The Process Is Easy. The Hard Part Is Acceptance.
At the end of the day the most successful kinds of gamification are simple. They are about one kind of action leading to one kind of outcome. Complexity is anathema, as is over-explaining a system or expecting too much from it. It only works if you reduce your objectives to the improvements of one quantity that players can influence and one kind of emotion sitting behind that. So why is it so hard for most services (and indeed most gamifiers) to get to that point?

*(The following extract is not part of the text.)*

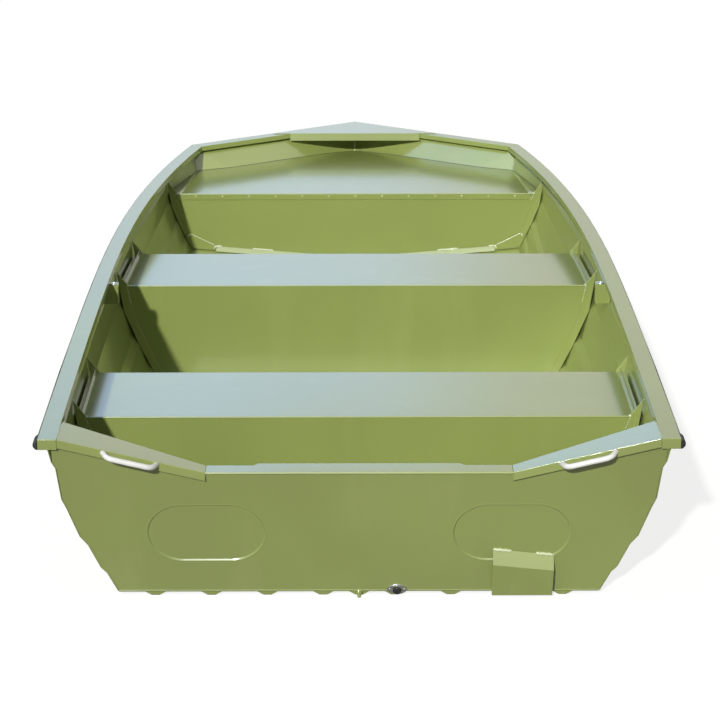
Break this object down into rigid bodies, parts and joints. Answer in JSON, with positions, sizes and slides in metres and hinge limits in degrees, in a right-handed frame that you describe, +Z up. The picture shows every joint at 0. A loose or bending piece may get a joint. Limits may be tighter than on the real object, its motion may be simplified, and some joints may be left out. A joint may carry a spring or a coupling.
{
  "type": "jon boat",
  "caption": "Open flat-bottomed aluminium jon boat with a vee bow, raked transom, box benches across the hull and flat-topped gunwale rails.",
  "frame": {"origin": "below the middle of the boat's box, on the plane that its bottom ribs stand on", "axes": "+X to starboard, +Y to the bow, +Z up"},
  "size_m": [1.64, 3.598, 0.494],
  "materials": {
    "hull_paint": "satin olive paint on aluminium sheet",
    "rub_strip": "matt black extruded rubber",
    "handle_coat": "white dipped coating",
    "bright_metal": "brushed",
    "plug_rubber": "black rubber"
  },
  "bodies": {
    "root": {"aft_bench_frames": "hull_paint", "aft_bench_front_panel": "hull_paint", "aft_bench_rear_panel": "hull_paint", "aft_bench_seat": "hull_paint", "bottom_ribs": "hull_paint", "bottom_sheet": "hull_paint", "bow_bench_frames": "hull_paint", "bow_bench_rear_panel": "hull_paint", "bow_bench_seat": "hull_paint", "bow_deck_plate": "hull_paint", "bow_eye": "bright_metal", "bow_floor_strip": "hull_paint", "bow_gusset_port": "hull_paint", "bow_gusset_starboard": "hull_paint", "bow_panel_port": "hull_paint", "bow_panel_starboard": "hull_paint", "bow_rail_port": "hull_paint", "bow_rail_starboard": "hull_paint", "corner_plate_port": "hull_paint", "corner_plate_starboard": "hull_paint", "drain_flange": "bright_metal", "drain_plug": "plug_rubber", "gunwale_port": "hull_paint", "gunwale_starboard": "hull_paint", "keel_end_bolt": "bright_metal", "middle_bench_frames": "hull_paint", "middle_bench_front_panel": "hull_paint", "middle_bench_rear_panel": "hull_paint", "middle_bench_seat": "hull_paint", "motor_pad": "hull_paint", "oarlock_socket_port": "hull_paint", "oarlock_socket_starboard": "hull_paint", "rail_end_port": "hull_paint", "rail_end_starboard": "hull_paint", "rub_strip_port": "rub_strip", "rub_strip_starboard": "rub_strip", "side_sheet_port": "hull_paint", "side_sheet_starboard": "hull_paint", "stern_handle_port": "handle_coat", "stern_handle_starboard": "handle_coat", "strip_end_port": "rub_strip", "strip_end_starboard": "rub_strip", "transducer_bracket": "hull_paint", "transom_cap": "hull_paint", "transom_core": "hull_paint", "transom_plate": "hull_paint"}
  },
  "joints": []
}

I think it's because both service providers and gamifiers tend to share a positivity bias. Between them they share this story of the Noble Customer who likes to Engage With Services and Brands and find Meaning. They seem to believe that because it's Games that this somehow makes things Better. They find it demeaning, or even personally threatening, to accept that the only goal of their gamification might be to sell more or attract more clicks, and that the way to doing that is often as simple as one button or one number.

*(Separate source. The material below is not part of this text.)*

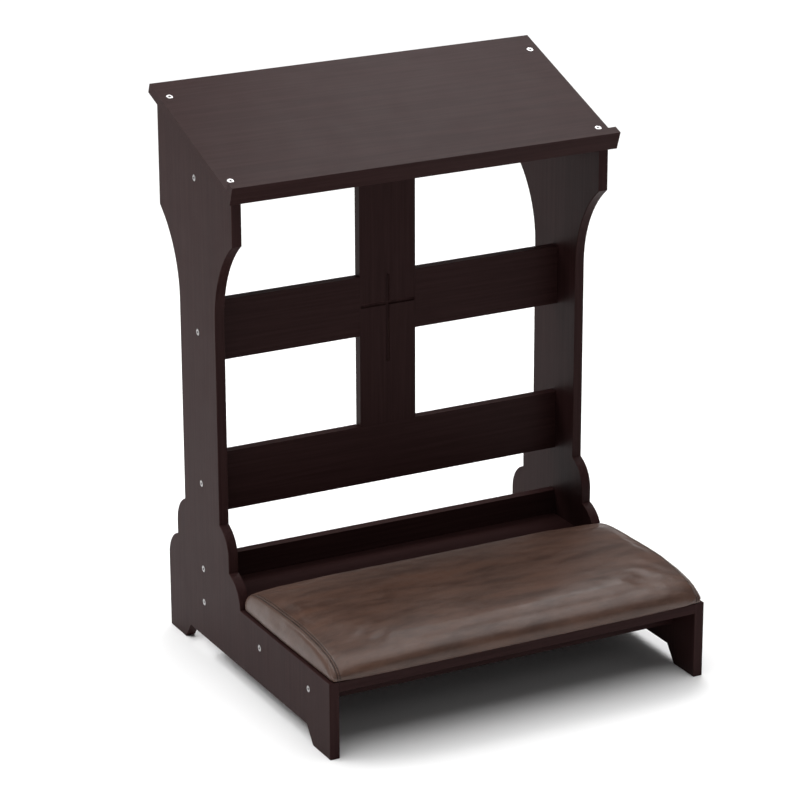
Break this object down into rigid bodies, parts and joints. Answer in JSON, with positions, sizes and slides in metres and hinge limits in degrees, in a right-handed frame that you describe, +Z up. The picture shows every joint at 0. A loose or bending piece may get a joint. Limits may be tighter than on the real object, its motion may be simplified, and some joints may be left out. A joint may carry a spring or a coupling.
{
  "type": "prayer kneeler with book desk",
  "caption": "Free-standing wooden prayer kneeler: shaped side boards, a sloped book desk with a ledge, cross rails and a padded kneeler board.",
  "frame": {"origin": "on the floor, at the centre of the footprint of the whole object's bounding box", "axes": "+X is the kneeling person's right, +Y points from that person towards the back of the desk, +Z is up"},
  "size_m": [0.615, 0.5534, 0.83],
  "materials": {
    "painted_board": "very dark brown satin lacquer over fine-grained furniture board",
    "leather": "mottled brown leather, semi-gloss, fine grain",
    "foam": "open-cell upholstery foam",
    "plywood": "raw plywood",
    "screw_steel": "bright nickel-plated steel",
    "zinc_steel": "zinc-plated steel",
    "dowel_wood": "raw beech"
  },
  "bodies": {
    "root": {"back_rail": "painted_board", "book_ledge": "painted_board", "center_splat": "painted_board", "cover_staples": "zinc_steel", "desk_screws": "screw_steel", "desk_top": "painted_board", "front_stretcher": "painted_board", "kneeler_board": "painted_board", "kneeler_board_screws": "zinc_steel", "ledge_dowels": "dowel_wood", "left_panel_screws": "screw_steel", "left_side_panel": "painted_board", "lower_rail": "painted_board", "middle_stretcher": "painted_board", "pad_base_board": "plywood", "pad_cover": "leather", "pad_end_left": "leather", "pad_end_right": "leather", "pad_foam": "foam", "pad_screws": "zinc_steel", "rail_dowels": "dowel_wood", "rear_stretcher": "painted_board", "right_panel_screws": "screw_steel", "right_side_panel": "painted_board", "splat_dowels": "dowel_wood", "top_rail": "painted_board", "upper_rail": "painted_board"}
  },
  "joints": []
}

People are bad at thinking baldly. So that's they why want their gamification festooned in levels and badges, to talk about user journeys and experiences and the psychology of play. It's hard to accept that all that talk is often delusional, and so the reason why there's often more money to be made in making things worse is because the people you're working for don't want it fixed. Instead they want the story.
Personally, I prefer to get things done.